Records for the exercise —
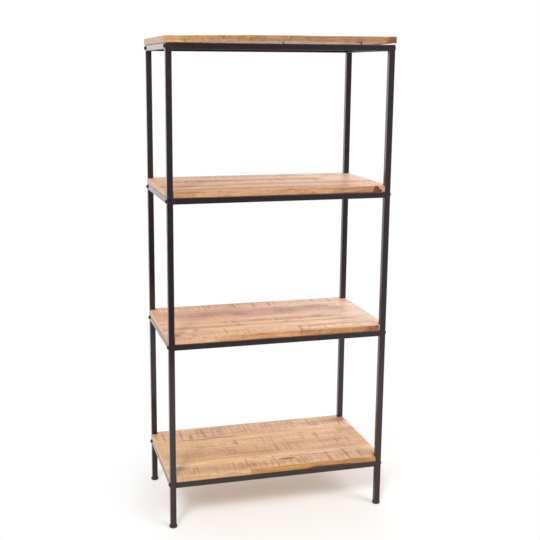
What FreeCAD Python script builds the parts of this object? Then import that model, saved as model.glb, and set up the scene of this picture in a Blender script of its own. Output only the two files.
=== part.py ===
import FreeCAD, Part
import os
import Sketcher

# Free-standing shelving unit: a frame of black square steel tube with four
# solid wood boards.  +Z is up, +X is to the right of someone facing the unit,
# and -Y is its front.  The origin is on the floor under the middle of the
# unit.  All sizes are in millimetres.

doc = FreeCAD.newDocument("pipe_shelving_unit")

# ---------------------------------------------------------------- dimensions

DIMENSIONS = [
    ("frame_width", 760, "outside width over the uprights"),
    ("frame_depth", 408, "outside depth over the uprights"),
    ("first_tier", 164, "height of the bottom rails' top above the floor"),
    ("tier_pitch", 482, "height from one tier of rails to the next"),
    ("tube_size", 20, "side of the square tube"),
    ("tube_wall", 1.5, "wall of the tube"),
    ("tube_corner", 2.5, "outer corner radius of the tube"),
    ("board_thickness", 21, "thickness of every board"),
    ("board_ease", 1.5, "chamfer that eases the boards' edges"),
    ("notch_gap", 1, "gap between a board's notch and the upright"),
    ("top_overhang", 2, "how far the top board stands out past the frame"),
    ("top_lift", 5, "rise of the top board's front right corner, which has wound"),
    ("bolt_size", 8, "diameter of the frame bolts"),
    ("bolt_head", 14, "diameter of the frame bolts' button heads"),
    ("bolt_head_height", 4.4, "height of those heads"),
    ("bolt_head_rim", 1, "height of the straight rim under the dome"),
    ("bolt_socket", 5, "width across flats of the hexagon socket"),
    ("bolt_socket_depth", 2.6, "depth of that socket"),
    ("bolt_play", 0.25, "radial play of a bolt in the upright"),
    ("bolt_end_gap", 3, "what the nut block is longer than the bolt in it"),
    ("nut_length", 18, "length of the nut block in a rail's end"),
    ("plug_play", 0.1, "gap between a plug and the inside of the tube"),
    ("thread_play", 0.05, "radial play of a thread, which is drawn plain"),
    ("screw_spacing", 264, "distance between the board screws along a rail"),
    ("screw_size", 4, "diameter of the board screws"),
    ("screw_grip", 14, "length of a board screw in the wood"),
    ("screw_head", 8, "diameter of the board screws' pan heads"),
    ("screw_head_height", 2.8, "height of those heads"),
    ("screw_head_rim", 0.8, "height of the straight rim under the dome"),
    ("screw_socket", 2.5, "width across flats of the screws' socket"),
    ("screw_socket_depth", 1.5, "depth of that socket"),
    ("screw_play", 0.25, "radial play of a board screw in the rail"),
    ("access_play", 0.5, "radial play of a screw's head in the hole under it"),
    ("pilot_play", 0.15, "gap round and over a board screw in its hole in the wood"),
    ("foot_diameter", 28, "diameter of the foot's disc"),
    ("foot_thickness", 8, "thickness of the disc"),
    ("foot_round", 3, "radius round the disc's lower edge"),
    ("foot_gap", 0.3, "gap over the disc when the foot is screwed right in"),
    ("insert_flange", 2, "thickness of the insert's flange under the tube"),
    ("insert_length", 22, "length of the insert inside the tube"),
    ("stud_size", 8, "diameter of the foot's threaded stud"),
    ("stud_length", 28, "length of that stud"),
    ("stud_seat", 5, "depth of the stud in the disc"),
]

sheet = doc.addObject("Spreadsheet::Sheet", "dims")
for row, (alias, number, meaning) in enumerate(DIMENSIONS, 1):
    sheet.set(f"A{row}", meaning)
    sheet.set(f"B{row}", str(number))
    sheet.setAlias(f"B{row}", alias)
doc.recompute()

# Sizes and places that several pieces share, as expressions on the sheet.
HALF_WIDTH = "dims.frame_width / 2"
HALF_DEPTH = "dims.frame_depth / 2"
HALF_TUBE = "dims.tube_size / 2"
POST_X = f"({HALF_WIDTH} - {HALF_TUBE})"
POST_Y = f"({HALF_DEPTH} - {HALF_TUBE})"
FOOT_STACK = "(dims.foot_thickness + dims.foot_gap + dims.insert_flange)"
INNER_SIDE = "(dims.tube_size - 2 * dims.tube_wall)"
INNER_CORNER = "max(dims.tube_corner - dims.tube_wall; 0.2)"
PLUG_SIDE = f"({INNER_SIDE} - 2 * dims.plug_play)"
LONG_RAIL = "(dims.frame_width - 2 * dims.tube_size)"
SIDE_RAIL = "(dims.frame_depth - 2 * dims.tube_size)"
TIERS = ["bottom", "lower", "upper", "top"]
SIDES = {"left": -1, "right": 1}
FRONT_BACK = {"front": -1, "back": 1}


def tier_top(tier):
    """Height of the top of a tier's rails, which is where its board lies."""
    return f"(dims.first_tier + {TIERS.index(tier)} * dims.tier_pitch)"


def value(expression):
    """The number that an expression on the sheet gives."""
    return float(sheet.evalExpression(expression))


# ------------------------------------------------------------ sketch helpers

# Sketcher's numbers for its axes and for the points of a line or a circle.
H_AXIS, V_AXIS = range(-1, -3, -1)
START, END, CENTRE = range(1, 4)
ORIGIN_POINT = (H_AXIS, START)
Y_AXIS = FreeCAD.Vector(0, 1, 0)


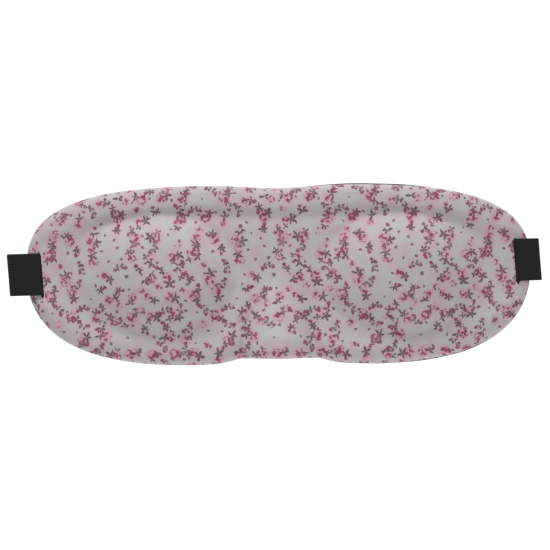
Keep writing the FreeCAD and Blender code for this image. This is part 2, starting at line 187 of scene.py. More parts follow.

The task — Print the listing above in its entirety, with every line exact.

Solution to this exercise —
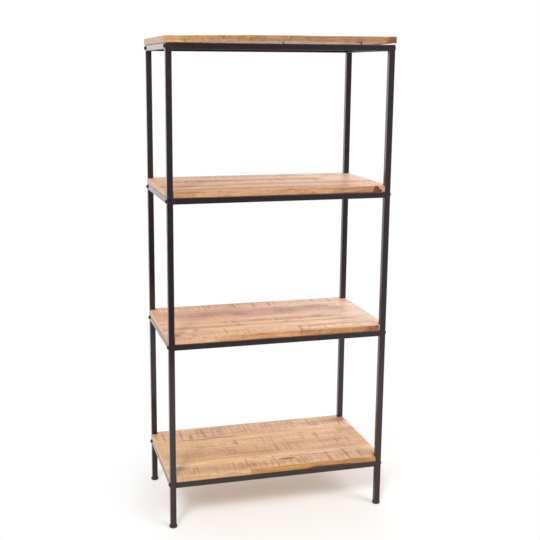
What FreeCAD Python script builds the parts of this object? Then import that model, saved as model.glb, and set up the scene of this picture in a Blender script of its own. Output only the two files.
=== part.py ===
import FreeCAD, Part
import os
import Sketcher

# Free-standing shelving unit: a frame of black square steel tube with four
# solid wood boards.  +Z is up, +X is to the right of someone facing the unit,
# and -Y is its front.  The origin is on the floor under the middle of the
# unit.  All sizes are in millimetres.

doc = FreeCAD.newDocument("pipe_shelving_unit")

# ---------------------------------------------------------------- dimensions

DIMENSIONS = [
    ("frame_width", 760, "outside width over the uprights"),
    ("frame_depth", 408, "outside depth over the uprights"),
    ("first_tier", 164, "height of the bottom rails' top above the floor"),
    ("tier_pitch", 482, "height from one tier of rails to the next"),
    ("tube_size", 20, "side of the square tube"),
    ("tube_wall", 1.5, "wall of the tube"),
    ("tube_corner", 2.5, "outer corner radius of the tube"),
    ("board_thickness", 21, "thickness of every board"),
    ("board_ease", 1.5, "chamfer that eases the boards' edges"),
    ("notch_gap", 1, "gap between a board's notch and the upright"),
    ("top_overhang", 2, "how far the top board stands out past the frame"),
    ("top_lift", 5, "rise of the top board's front right corner, which has wound"),
    ("bolt_size", 8, "diameter of the frame bolts"),
    ("bolt_head", 14, "diameter of the frame bolts' button heads"),
    ("bolt_head_height", 4.4, "height of those heads"),
    ("bolt_head_rim", 1, "height of the straight rim under the dome"),
    ("bolt_socket", 5, "width across flats of the hexagon socket"),
    ("bolt_socket_depth", 2.6, "depth of that socket"),
    ("bolt_play", 0.25, "radial play of a bolt in the upright"),
    ("bolt_end_gap", 3, "what the nut block is longer than the bolt in it"),
    ("nut_length", 18, "length of the nut block in a rail's end"),
    ("plug_play", 0.1, "gap between a plug and the inside of the tube"),
    ("thread_play", 0.05, "radial play of a thread, which is drawn plain"),
    ("screw_spacing", 264, "distance between the board screws along a rail"),
    ("screw_size", 4, "diameter of the board screws"),
    ("screw_grip", 14, "length of a board screw in the wood"),
    ("screw_head", 8, "diameter of the board screws' pan heads"),
    ("screw_head_height", 2.8, "height of those heads"),
    ("screw_head_rim", 0.8, "height of the straight rim under the dome"),
    ("screw_socket", 2.5, "width across flats of the screws' socket"),
    ("screw_socket_depth", 1.5, "depth of that socket"),
    ("screw_play", 0.25, "radial play of a board screw in the rail"),
    ("access_play", 0.5, "radial play of a screw's head in the hole under it"),
    ("pilot_play", 0.15, "gap round and over a board screw in its hole in the wood"),
    ("foot_diameter", 28, "diameter of the foot's disc"),
    ("foot_thickness", 8, "thickness of the disc"),
    ("foot_round", 3, "radius round the disc's lower edge"),
    ("foot_gap", 0.3, "gap over the disc when the foot is screwed right in"),
    ("insert_flange", 2, "thickness of the insert's flange under the tube"),
    ("insert_length", 22, "length of the insert inside the tube"),
    ("stud_size", 8, "diameter of the foot's threaded stud"),
    ("stud_length", 28, "length of that stud"),
    ("stud_seat", 5, "depth of the stud in the disc"),
]

sheet = doc.addObject("Spreadsheet::Sheet", "dims")
for row, (alias, number, meaning) in enumerate(DIMENSIONS, 1):
    sheet.set(f"A{row}", meaning)
    sheet.set(f"B{row}", str(number))
    sheet.setAlias(f"B{row}", alias)
doc.recompute()

# Sizes and places that several pieces share, as expressions on the sheet.
HALF_WIDTH = "dims.frame_width / 2"
HALF_DEPTH = "dims.frame_depth / 2"
HALF_TUBE = "dims.tube_size / 2"
POST_X = f"({HALF_WIDTH} - {HALF_TUBE})"
POST_Y = f"({HALF_DEPTH} - {HALF_TUBE})"
FOOT_STACK = "(dims.foot_thickness + dims.foot_gap + dims.insert_flange)"
INNER_SIDE = "(dims.tube_size - 2 * dims.tube_wall)"
INNER_CORNER = "max(dims.tube_corner - dims.tube_wall; 0.2)"
PLUG_SIDE = f"({INNER_SIDE} - 2 * dims.plug_play)"
LONG_RAIL = "(dims.frame_width - 2 * dims.tube_size)"
SIDE_RAIL = "(dims.frame_depth - 2 * dims.tube_size)"
TIERS = ["bottom", "lower", "upper", "top"]
SIDES = {"left": -1, "right": 1}
FRONT_BACK = {"front": -1, "back": 1}


def tier_top(tier):
    """Height of the top of a tier's rails, which is where its board lies."""
    return f"(dims.first_tier + {TIERS.index(tier)} * dims.tier_pitch)"


def value(expression):
    """The number that an expression on the sheet gives."""
    return float(sheet.evalExpression(expression))


# ------------------------------------------------------------ sketch helpers

# Sketcher's numbers for its axes and for the points of a line or a circle.
H_AXIS, V_AXIS = range(-1, -3, -1)
START, END, CENTRE = range(1, 4)
ORIGIN_POINT = (H_AXIS, START)
Y_AXIS = FreeCAD.Vector(0, 1, 0)


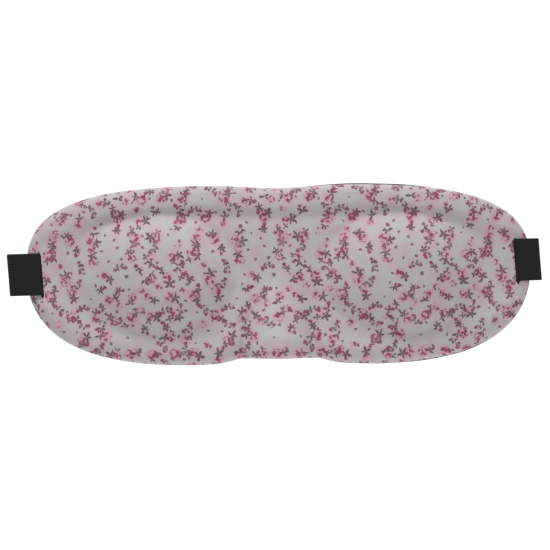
Keep writing the FreeCAD and Blender code for this image. This is part 2, starting at line 187 of scene.py. More parts follow.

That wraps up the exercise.